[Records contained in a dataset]
# # # #

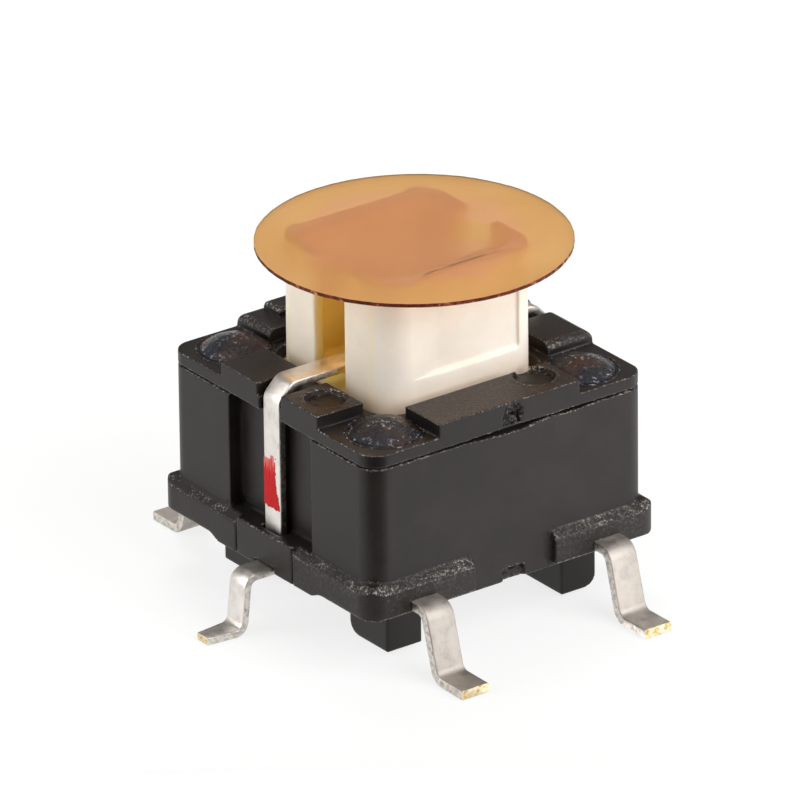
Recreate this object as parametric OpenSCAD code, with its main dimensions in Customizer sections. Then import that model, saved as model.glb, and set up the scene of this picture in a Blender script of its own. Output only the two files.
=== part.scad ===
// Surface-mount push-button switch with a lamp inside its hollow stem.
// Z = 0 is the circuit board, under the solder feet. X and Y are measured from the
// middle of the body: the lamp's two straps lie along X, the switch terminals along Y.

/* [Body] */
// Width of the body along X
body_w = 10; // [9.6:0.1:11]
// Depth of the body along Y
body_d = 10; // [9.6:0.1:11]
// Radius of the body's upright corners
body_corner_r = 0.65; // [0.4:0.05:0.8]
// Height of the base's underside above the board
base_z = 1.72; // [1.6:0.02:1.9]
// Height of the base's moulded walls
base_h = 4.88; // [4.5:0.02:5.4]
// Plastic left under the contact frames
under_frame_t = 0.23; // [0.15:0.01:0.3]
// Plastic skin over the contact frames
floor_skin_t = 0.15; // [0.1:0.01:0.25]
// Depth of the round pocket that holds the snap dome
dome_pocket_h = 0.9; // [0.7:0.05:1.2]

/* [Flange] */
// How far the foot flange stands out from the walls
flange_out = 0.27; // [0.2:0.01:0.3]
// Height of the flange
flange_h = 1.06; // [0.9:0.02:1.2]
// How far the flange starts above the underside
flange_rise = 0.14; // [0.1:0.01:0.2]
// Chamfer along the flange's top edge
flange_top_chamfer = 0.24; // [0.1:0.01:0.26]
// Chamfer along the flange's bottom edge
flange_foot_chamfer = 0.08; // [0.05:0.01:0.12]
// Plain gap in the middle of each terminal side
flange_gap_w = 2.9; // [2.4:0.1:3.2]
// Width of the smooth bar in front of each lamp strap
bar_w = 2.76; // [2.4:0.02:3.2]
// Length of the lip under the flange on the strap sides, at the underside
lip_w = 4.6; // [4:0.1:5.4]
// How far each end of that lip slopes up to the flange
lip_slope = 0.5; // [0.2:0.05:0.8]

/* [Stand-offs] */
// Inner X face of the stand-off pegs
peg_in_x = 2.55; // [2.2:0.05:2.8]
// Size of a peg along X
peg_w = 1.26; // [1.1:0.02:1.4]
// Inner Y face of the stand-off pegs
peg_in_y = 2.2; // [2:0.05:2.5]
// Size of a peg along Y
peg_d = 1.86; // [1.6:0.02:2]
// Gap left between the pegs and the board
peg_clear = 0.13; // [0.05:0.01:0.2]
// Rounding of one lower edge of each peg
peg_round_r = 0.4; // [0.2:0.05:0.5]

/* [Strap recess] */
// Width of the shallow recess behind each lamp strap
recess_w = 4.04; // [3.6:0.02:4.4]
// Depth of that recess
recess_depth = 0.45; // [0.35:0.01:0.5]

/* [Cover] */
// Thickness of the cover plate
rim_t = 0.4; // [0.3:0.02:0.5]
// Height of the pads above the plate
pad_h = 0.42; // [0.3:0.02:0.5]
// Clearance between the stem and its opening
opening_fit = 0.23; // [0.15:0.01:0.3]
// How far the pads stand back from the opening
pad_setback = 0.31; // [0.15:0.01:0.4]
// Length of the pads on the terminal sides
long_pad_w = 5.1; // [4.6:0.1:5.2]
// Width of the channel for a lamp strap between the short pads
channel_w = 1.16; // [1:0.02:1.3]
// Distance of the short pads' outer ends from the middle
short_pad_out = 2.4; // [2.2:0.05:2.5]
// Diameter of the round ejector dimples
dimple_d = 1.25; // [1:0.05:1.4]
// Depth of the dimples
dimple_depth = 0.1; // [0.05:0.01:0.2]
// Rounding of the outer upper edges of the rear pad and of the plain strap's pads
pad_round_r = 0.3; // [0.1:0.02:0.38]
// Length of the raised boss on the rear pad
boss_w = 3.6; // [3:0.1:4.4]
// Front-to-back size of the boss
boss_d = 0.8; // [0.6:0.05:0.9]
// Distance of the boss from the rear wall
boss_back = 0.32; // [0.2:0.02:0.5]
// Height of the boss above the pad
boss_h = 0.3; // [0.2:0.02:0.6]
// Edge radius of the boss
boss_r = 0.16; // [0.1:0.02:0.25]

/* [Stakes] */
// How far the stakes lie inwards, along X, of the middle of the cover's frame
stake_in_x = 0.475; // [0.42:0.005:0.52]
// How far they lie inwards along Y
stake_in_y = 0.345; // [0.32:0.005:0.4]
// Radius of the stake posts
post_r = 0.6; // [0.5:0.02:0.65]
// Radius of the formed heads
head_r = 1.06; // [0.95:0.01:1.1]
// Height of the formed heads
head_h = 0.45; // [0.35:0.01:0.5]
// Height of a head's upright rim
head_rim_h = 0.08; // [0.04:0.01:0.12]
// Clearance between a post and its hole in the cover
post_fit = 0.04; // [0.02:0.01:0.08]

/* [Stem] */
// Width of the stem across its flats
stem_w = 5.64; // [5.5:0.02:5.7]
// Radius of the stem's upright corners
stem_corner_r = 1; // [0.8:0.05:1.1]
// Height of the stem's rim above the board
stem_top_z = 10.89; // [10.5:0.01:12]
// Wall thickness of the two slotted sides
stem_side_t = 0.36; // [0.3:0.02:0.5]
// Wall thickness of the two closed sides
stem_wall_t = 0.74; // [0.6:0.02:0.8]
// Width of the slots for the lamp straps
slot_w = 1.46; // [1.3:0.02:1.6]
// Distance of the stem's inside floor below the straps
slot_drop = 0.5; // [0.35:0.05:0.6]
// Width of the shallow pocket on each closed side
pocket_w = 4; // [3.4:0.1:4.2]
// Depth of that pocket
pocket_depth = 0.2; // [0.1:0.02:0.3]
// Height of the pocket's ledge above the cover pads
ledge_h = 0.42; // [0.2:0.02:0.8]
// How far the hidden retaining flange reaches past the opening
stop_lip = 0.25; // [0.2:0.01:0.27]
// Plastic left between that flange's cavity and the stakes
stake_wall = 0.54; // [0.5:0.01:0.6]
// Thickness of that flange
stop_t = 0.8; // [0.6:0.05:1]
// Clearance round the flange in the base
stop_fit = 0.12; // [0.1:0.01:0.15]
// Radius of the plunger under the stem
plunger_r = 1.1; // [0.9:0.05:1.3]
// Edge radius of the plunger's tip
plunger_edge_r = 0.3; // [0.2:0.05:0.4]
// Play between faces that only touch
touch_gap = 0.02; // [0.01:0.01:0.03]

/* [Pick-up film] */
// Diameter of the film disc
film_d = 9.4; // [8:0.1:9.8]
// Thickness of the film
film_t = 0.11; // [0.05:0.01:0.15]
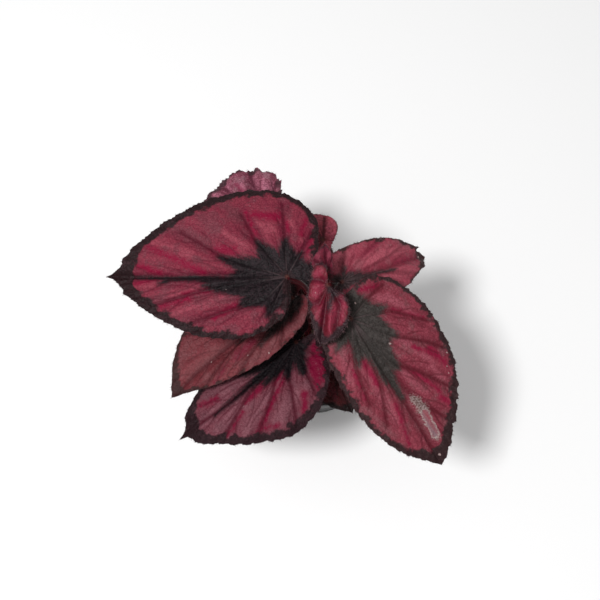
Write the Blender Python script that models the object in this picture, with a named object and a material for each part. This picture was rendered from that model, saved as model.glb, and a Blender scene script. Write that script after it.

# # # #

-- Work required --
Copy out the material word for word and line for line.

-- Written reply --
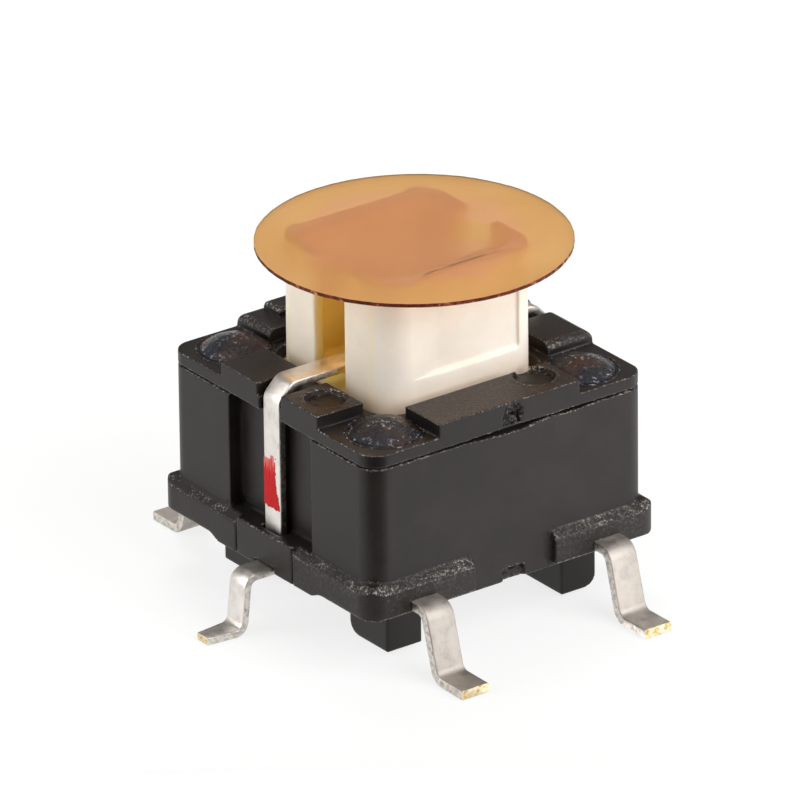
Recreate this object as parametric OpenSCAD code, with its main dimensions in Customizer sections. Then import that model, saved as model.glb, and set up the scene of this picture in a Blender script of its own. Output only the two files.
=== part.scad ===
// Surface-mount push-button switch with a lamp inside its hollow stem.
// Z = 0 is the circuit board, under the solder feet. X and Y are measured from the
// middle of the body: the lamp's two straps lie along X, the switch terminals along Y.

/* [Body] */
// Width of the body along X
body_w = 10; // [9.6:0.1:11]
// Depth of the body along Y
body_d = 10; // [9.6:0.1:11]
// Radius of the body's upright corners
body_corner_r = 0.65; // [0.4:0.05:0.8]
// Height of the base's underside above the board
base_z = 1.72; // [1.6:0.02:1.9]
// Height of the base's moulded walls
base_h = 4.88; // [4.5:0.02:5.4]
// Plastic left under the contact frames
under_frame_t = 0.23; // [0.15:0.01:0.3]
// Plastic skin over the contact frames
floor_skin_t = 0.15; // [0.1:0.01:0.25]
// Depth of the round pocket that holds the snap dome
dome_pocket_h = 0.9; // [0.7:0.05:1.2]

/* [Flange] */
// How far the foot flange stands out from the walls
flange_out = 0.27; // [0.2:0.01:0.3]
// Height of the flange
flange_h = 1.06; // [0.9:0.02:1.2]
// How far the flange starts above the underside
flange_rise = 0.14; // [0.1:0.01:0.2]
// Chamfer along the flange's top edge
flange_top_chamfer = 0.24; // [0.1:0.01:0.26]
// Chamfer along the flange's bottom edge
flange_foot_chamfer = 0.08; // [0.05:0.01:0.12]
// Plain gap in the middle of each terminal side
flange_gap_w = 2.9; // [2.4:0.1:3.2]
// Width of the smooth bar in front of each lamp strap
bar_w = 2.76; // [2.4:0.02:3.2]
// Length of the lip under the flange on the strap sides, at the underside
lip_w = 4.6; // [4:0.1:5.4]
// How far each end of that lip slopes up to the flange
lip_slope = 0.5; // [0.2:0.05:0.8]

/* [Stand-offs] */
// Inner X face of the stand-off pegs
peg_in_x = 2.55; // [2.2:0.05:2.8]
// Size of a peg along X
peg_w = 1.26; // [1.1:0.02:1.4]
// Inner Y face of the stand-off pegs
peg_in_y = 2.2; // [2:0.05:2.5]
// Size of a peg along Y
peg_d = 1.86; // [1.6:0.02:2]
// Gap left between the pegs and the board
peg_clear = 0.13; // [0.05:0.01:0.2]
// Rounding of one lower edge of each peg
peg_round_r = 0.4; // [0.2:0.05:0.5]

/* [Strap recess] */
// Width of the shallow recess behind each lamp strap
recess_w = 4.04; // [3.6:0.02:4.4]
// Depth of that recess
recess_depth = 0.45; // [0.35:0.01:0.5]

/* [Cover] */
// Thickness of the cover plate
rim_t = 0.4; // [0.3:0.02:0.5]
// Height of the pads above the plate
pad_h = 0.42; // [0.3:0.02:0.5]
// Clearance between the stem and its opening
opening_fit = 0.23; // [0.15:0.01:0.3]
// How far the pads stand back from the opening
pad_setback = 0.31; // [0.15:0.01:0.4]
// Length of the pads on the terminal sides
long_pad_w = 5.1; // [4.6:0.1:5.2]
// Width of the channel for a lamp strap between the short pads
channel_w = 1.16; // [1:0.02:1.3]
// Distance of the short pads' outer ends from the middle
short_pad_out = 2.4; // [2.2:0.05:2.5]
// Diameter of the round ejector dimples
dimple_d = 1.25; // [1:0.05:1.4]
// Depth of the dimples
dimple_depth = 0.1; // [0.05:0.01:0.2]
// Rounding of the outer upper edges of the rear pad and of the plain strap's pads
pad_round_r = 0.3; // [0.1:0.02:0.38]
// Length of the raised boss on the rear pad
boss_w = 3.6; // [3:0.1:4.4]
// Front-to-back size of the boss
boss_d = 0.8; // [0.6:0.05:0.9]
// Distance of the boss from the rear wall
boss_back = 0.32; // [0.2:0.02:0.5]
// Height of the boss above the pad
boss_h = 0.3; // [0.2:0.02:0.6]
// Edge radius of the boss
boss_r = 0.16; // [0.1:0.02:0.25]

/* [Stakes] */
// How far the stakes lie inwards, along X, of the middle of the cover's frame
stake_in_x = 0.475; // [0.42:0.005:0.52]
// How far they lie inwards along Y
stake_in_y = 0.345; // [0.32:0.005:0.4]
// Radius of the stake posts
post_r = 0.6; // [0.5:0.02:0.65]
// Radius of the formed heads
head_r = 1.06; // [0.95:0.01:1.1]
// Height of the formed heads
head_h = 0.45; // [0.35:0.01:0.5]
// Height of a head's upright rim
head_rim_h = 0.08; // [0.04:0.01:0.12]
// Clearance between a post and its hole in the cover
post_fit = 0.04; // [0.02:0.01:0.08]

/* [Stem] */
// Width of the stem across its flats
stem_w = 5.64; // [5.5:0.02:5.7]
// Radius of the stem's upright corners
stem_corner_r = 1; // [0.8:0.05:1.1]
// Height of the stem's rim above the board
stem_top_z = 10.89; // [10.5:0.01:12]
// Wall thickness of the two slotted sides
stem_side_t = 0.36; // [0.3:0.02:0.5]
// Wall thickness of the two closed sides
stem_wall_t = 0.74; // [0.6:0.02:0.8]
// Width of the slots for the lamp straps
slot_w = 1.46; // [1.3:0.02:1.6]
// Distance of the stem's inside floor below the straps
slot_drop = 0.5; // [0.35:0.05:0.6]
// Width of the shallow pocket on each closed side
pocket_w = 4; // [3.4:0.1:4.2]
// Depth of that pocket
pocket_depth = 0.2; // [0.1:0.02:0.3]
// Height of the pocket's ledge above the cover pads
ledge_h = 0.42; // [0.2:0.02:0.8]
// How far the hidden retaining flange reaches past the opening
stop_lip = 0.25; // [0.2:0.01:0.27]
// Plastic left between that flange's cavity and the stakes
stake_wall = 0.54; // [0.5:0.01:0.6]
// Thickness of that flange
stop_t = 0.8; // [0.6:0.05:1]
// Clearance round the flange in the base
stop_fit = 0.12; // [0.1:0.01:0.15]
// Radius of the plunger under the stem
plunger_r = 1.1; // [0.9:0.05:1.3]
// Edge radius of the plunger's tip
plunger_edge_r = 0.3; // [0.2:0.05:0.4]
// Play between faces that only touch
touch_gap = 0.02; // [0.01:0.01:0.03]

/* [Pick-up film] */
// Diameter of the film disc
film_d = 9.4; // [8:0.1:9.8]
// Thickness of the film
film_t = 0.11; // [0.05:0.01:0.15]
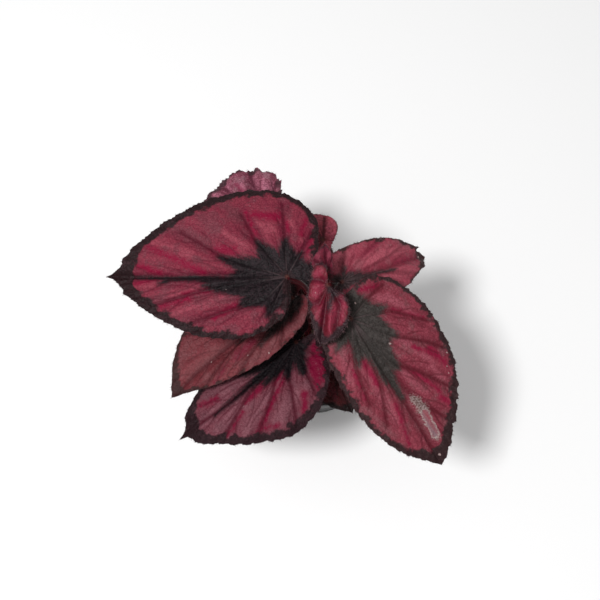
Write the Blender Python script that models the object in this picture, with a named object and a material for each part. This picture was rendered from that model, saved as model.glb, and a Blender scene script. Write that script after it.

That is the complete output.